To me, that is bad advice that can cause all kinds of problems. Its corollary, imagine your audience in their underwear, has the same pitfalls. It’s just weird, and it can get weird images stuck in your heard. Don’t try it. It doesn’t work. It makes me even more nervous.
Then there’s the person who is afraid of looking into the eyes of the audience, so he or she looks at the back of the wall instead. The audience never knows you’re not looking at them, these people insist. No, that’s not really true. It may be true for large lecture halls where the person is pretty small and you can’t really see his or her eyes, but most of present in much smaller rooms. In these smaller rooms, you know what the person is looking at. Here, for instance, am I looking at you? You can’t tell, can you??? Yes, you can. Am I looking at you or am I looking right above you? It doesn’t really work.
Instead, realize that the audience is on your side and look into their eyes.

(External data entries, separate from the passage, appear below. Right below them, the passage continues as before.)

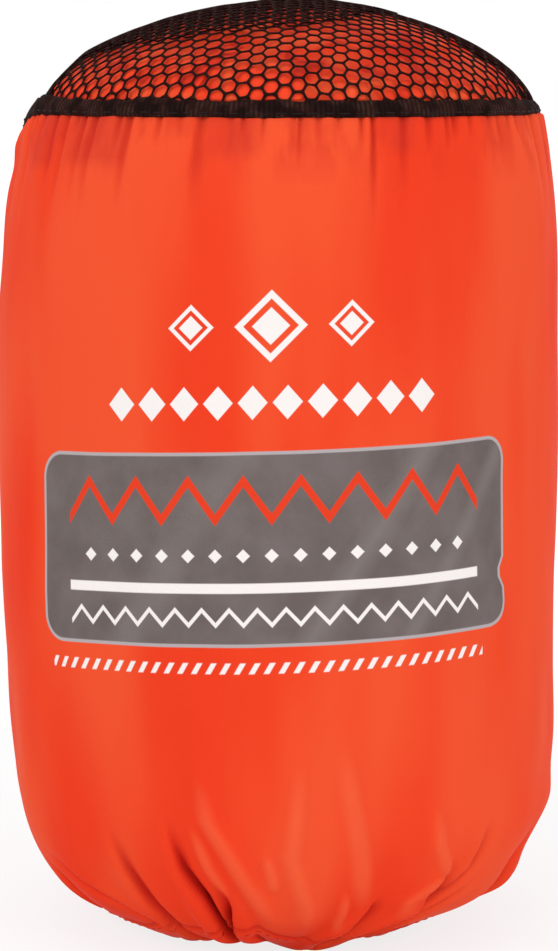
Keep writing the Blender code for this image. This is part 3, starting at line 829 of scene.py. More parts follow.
def make_strip_material():
    material = Material("reflective_tape", (0.55, 0.56, 0.58), 0.30)
    inputs = {"Vector": material.place, "Scale": 1 / MM}
    node = add_node(material.tree, "TexVoronoi", inputs)
    beads = Field(material.tree, node.outputs["Distance"])
    material.paint((0.74, 0.75, 0.77), beads.less(0.35, 0.1) * 0.7)
    material.set("Metallic", 0.35)
    material.bump(beads, 0.05, 0.4)
    return material.finish()


def make_fibre_material(name, colour, roughness, patches, grain, specular=None):
    """Net, cord or thread: patches of a second colour, and fine relief."""
    material = Material(name, colour, roughness)
    material.patches(*patches)
    material.grain(*grain)
    return material.finish(specular)


def make_thread_material(name, colour):
    patches = (tuple(part * 0.6 for part in colour), 0.7, 2, 0.5, 0.2, 1)
    return make_fibre_material(name, colour, 0.6, patches, (0.12, 2, 0.03, 0.6), 0.15)


SACK_NYLON = make_sack_material()
SACK_THREAD = make_thread_material("sack_thread", (0.74, 0.040, 0.016))
TAPE_THREAD = make_thread_material("tape_thread", (0.014, 0.006, 0.005))
SHELTER_NYLON = make_shelter_material()
BLACK_NET = make_fibre_material(
    "black_net", (0.017, 0.0052, 0.0044), 0.80,
    ((0.036, 0.014, 0.011), 1.6, 3, 0.55, 0.2, 0.6), (0.22, 2, 0.08, 0.7), 0.04)
BINDING_TAPE = make_binding_material()
CORD_BRAID = make_fibre_material(
    "cord", (0.016, 0.016, 0.018), 0.72,
    ((0.045, 0.044, 0.046), 0.5, 2, 0.55, 0.2, 0.6), (0.15, 2, 0.05, 0.6))
LOCK_PLASTIC = make_plastic_material()
SPRING_STEEL = make_steel_material()
SEAT_FABRIC = make_seat_material()
WINDOW_FILM = make_film_material()
REFLECTIVE_TAPE = make_strip_material()


CLOTH_COLUMNS = 540
FRONT_DETAIL = 0.42
MEAN_RADIUS = 63.5 * MM
BASE_CLOTH, BASE_ROWS = 66.0 * MM, 84
TOP_CLOTH, TOP_ROWS = 30.0 * MM, 38
SIDE_ROWS = 52
# The skin's last row is tucked in under the binding: how far as a share, more at the right, and up
TUCK, TUCK_MORE, TUCK_RISE = 0.018, 0.030, 1.8 * MM


def cloth_angles(columns=CLOTH_COLUMNS):
    """Angles round the sack from the middle of the back, closer together at the front."""
    share = np.arange(columns) / columns
    return 90 + 360 * (share + FRONT_DETAIL * np.sin(CIRCLE * share) / CIRCLE)


def across_front(angle, radius=MEAN_RADIUS):
    return np.radians(turn_between(angle, FRONT)) * radius


def make_sack_skin():
    """The sack's cloth: gathered at the hem, rounded over what is packed, puckered at the seam."""
    side_end = CLOTH_LENGTH - TOP_CLOTH
    rows = np.concatenate([
        np.linspace(0, BASE_CLOTH, BASE_ROWS, endpoint=False),
        np.linspace(BASE_CLOTH, side_end, SIDE_ROWS, endpoint=False),
        np.linspace(side_end, CLOTH_LENGTH, TOP_ROWS),
    ])
    angle, along = np.meshgrid(cloth_angles(), rows)
    points = cloth_points(angle, along)
    fold, shine = cloth_folds(angle, along)[2:]
    tuck = 1 - TUCK - TUCK_MORE * near(angle[0], 0, TUCKED_SPREAD)[:, None]
    tucked = points[-1] * (tuck * (1, 1, 0) + (0, 0, 1)) + (0, 0, TUCK_RISE)
    skin = join_grid("sack_skin", np.concatenate([points, tucked[None]]))
    # The fold attribute holds the depth of the painted shade in creases, puckers and the hem's
    # stitch line, then where the painted ridge highlight goes
    places = {"cloth": (across_front(angle), at_along(along)[1], along),
              "fold": (fold, shine, 0 * fold)}
    for name, parts in places.items():
        keep_places(skin, name, *(np.concatenate([part, part[-1:]]) for part in parts))
    place_piece(skin, SACK_NYLON, "sack_nylon", "sack_body")
    return skin


HELD_CORD_RADIUS = 18.8 * MM
HEM_CLOTH = 0.45 * MM
HEM_POWER = 2 / 3.2
# Its section starts where the sack's cloth ends and goes down and all round, in degrees
HEM_FROM, HEM_TO, HEM_ROWS = 42, -292, 44
HEM_GATHERS, GATHER_DEPTH = 19, 0.6 * MM
# The gap at the back where the tails come out, and its floor over the wall and further out
GAP_HALF, GAP_REACH, WALL_REACH = 9.6 * MM, 20.5 * MM, 17.6 * MM
WALL_FLOOR, GAP_FLOOR = 0.9 * MM, 2.2 * MM


def make_sack_hem():
    """The hem that holds the drawcord, open at the back where the tails come out."""
    turns = np.radians(np.linspace(HEM_FROM, HEM_TO, HEM_ROWS))
    out, rise = (part[:, None] for part in squared_circle(turns, HEM_POWER))
    angle, share = np.meshgrid(cloth_angles(), np.linspace(0, 1, len(turns)))
    inner = (1 - out) / 2
    turn = np.radians(angle)
    warp = turn + 0.07 * np.sin(3 * turn + 0.8) + 0.045 * np.sin(7 * turn + 2.1)
    gathers = np.abs(np.sin(HEM_GATHERS * warp)) ** 0.8 - 0.62
    lobes = np.sin(5 * warp + 0.7) * 0.6 + np.sin(8 * turn + 1.9) * 0.4
    middle = HEM_RADIUS - HEM_BREADTH / 2
    radius = middle + out * HEM_BREADTH / 2 + out * gathers * GATHER_DEPTH
    height = HEM_HIGH.z / 2 * (1 + 0.97 * rise)
    lift = (0.5 - 0.5 * lobes) * 1.0 * MM + (0.4 - gathers) * 0.8 * MM * (0.3 + inner)
    clear_of_cord = 1 - 0.9 * bell(radius - HELD_CORD_RADIUS + 0.8 * MM, 4.0 * MM)
    height = height + smooth_step(rise, 0.3, -0.9) * lift * clear_of_cord
    height = np.maximum(height, CLEAR_OF_FLOOR)
    top = cloth_points(angle[0], np.zeros(CLOTH_COLUMNS))
    seam = np.concatenate([np.ones(1), smooth_step(share[1:, 0], 0.10, 0)])[:, None, None]
    points = round_sack(turn, radius, height) * (1 - seam) + top[None] * seam
    hem = join_grid("sack_hem", points)
    keep_places(hem, "cloth", across_front(angle), 0, -share * 30 * MM)

    def open_channel(shape):
        gone = [face for face in shape.faces if channel_opening(face.calc_center_median())]
        bmesh.ops.delete(shape, geom=gone, context="FACES")
    edited(hem, open_channel)
    modify(hem, "SOLIDIFY", thickness=HEM_CLOTH, offset=1.0)
    place_piece(hem, SACK_NYLON, "sack_nylon", "drawcord_channel")


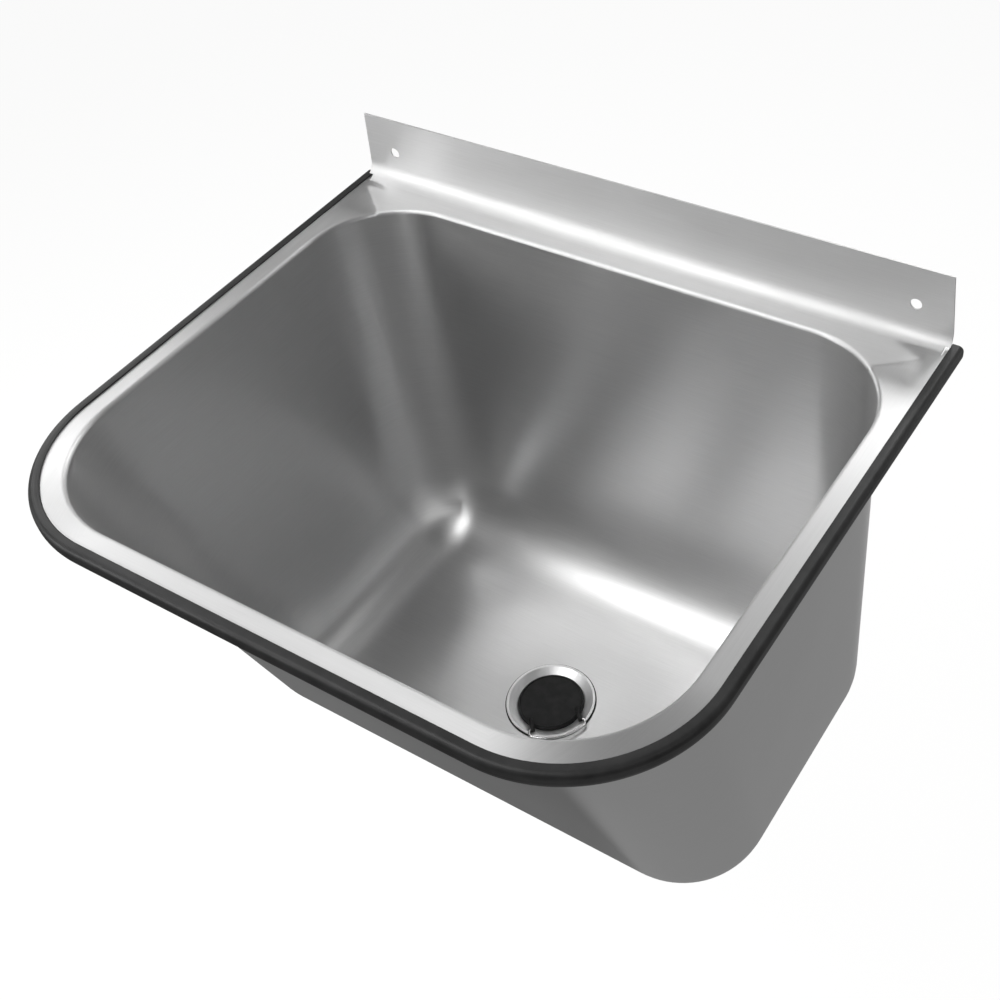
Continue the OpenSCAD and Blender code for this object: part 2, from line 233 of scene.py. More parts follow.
def brushedSteel(name, colour, roughness, anisotropy):
    # 304 stainless sheet with a satin, belt-ground finish: neutral grey, fine lines along the brushing
    made, tree = newMaterial(name)
    uv = addNode(tree, "UVMap", {"uv_map": "brush"})
    grainMap = addNode(tree, "Mapping", {
        "Scale": (1 / steelLook["grainLength"], 1 / steelLook["grainSpacing"], 1)
    }, {"Vector": uv.outputs["UV"]})
    grain = addNode(tree, "TexNoise", {
        "Scale": 1.0, "Detail": 4.0, "Roughness": 0.6
    }, {"Vector": grainMap.outputs[0]})
    place = addNode(tree, "TexCoord")
    cloud = addNode(tree, "TexNoise", {"Scale": 9.0, "Detail": 3.0}, {"Vector": place.outputs["Object"]})
    scratchMap = addNode(tree, "Mapping", {
        "Scale": (1 / steelLook["scratchLength"], 1 / steelLook["scratchSpacing"], 1), "Rotation": (0, 0, 0.3)
    }, {"Vector": uv.outputs["UV"]})
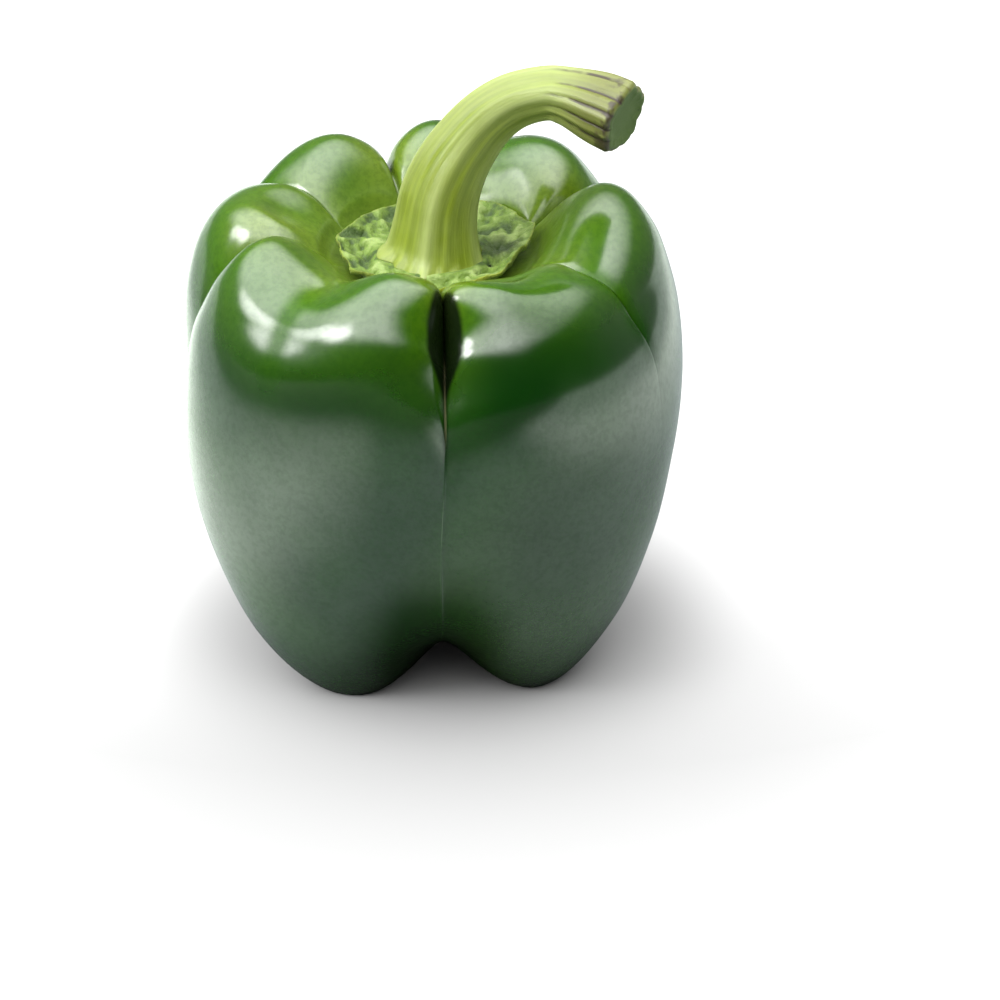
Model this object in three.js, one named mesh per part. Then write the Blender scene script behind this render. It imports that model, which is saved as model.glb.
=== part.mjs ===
// A green bell pepper standing on its four lobes, with its calyx and its cut, arched stem.
// Millimetres, +Z up. The deep crease between the two front lobes faces -Y.
// Bearings are degrees round +Z, counterclockwise from +X.

import * as THREE from "three";

// Outlines of the fruit as [radius, height], from the seat under the calyx over the shoulder
// and down to the blossom end: the middle of a lobe, and the floor of a crease beside it.
const LOBE_LINE = [
  [0, 74], [8, 74], [16.6, 74.9], [20.3, 80], [25, 85.8], [30.6, 88.3], [36.4, 85.8], [40.7, 78.4],
  [43.1, 67.3], [43.9, 54.5], [42.7, 41], [40.2, 26], [35.4, 10.8], [27, -0.3], [17.8, -0.2], [8.4, 5.6],
  [0, 8],
];
const CREASE_LINE = [
  [0, 74], [8, 74], [16.6, 74.5], [19.6, 74.9], [22.8, 74.9], [26, 74], [29.8, 71.4], [34.2, 67.6],
  [38.6, 61.5], [40.2, 52], [40.2, 40], [37, 27], [31.4, 17.5], [24.2, 12.8], [16, 10.6], [8, 9.2], [0, 8],
];
const LAST_STATION = LOBE_LINE.length - 1;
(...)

Another person told me that it’s better to look into one person’s eyes for a minute and then move to another person’s eyes for a minute, and so on. That way, it’s like you’re only talking to one person. That seems like a good idea until you’re in the audience and someone looks at you for one minute. It doesn’t seem like a long time, but it is. In fact, it’s called staring. And if someone stares at me for a minute, I’m getting uncomfortable. So maybe 30 seconds is better? What about 10 seconds? Still too long, I’m afraid. Instead, look around the audience.
So my final advice about presentation nerves is to know your audience, know your material, know your presentation, and know that the audience wants you to give a good presentation. Then you can use the nervous energy to help you seem excited about your presentation. Nothing makes for a more interesting presentation than someone who is excited about the topic. Let your nervous energy help you there.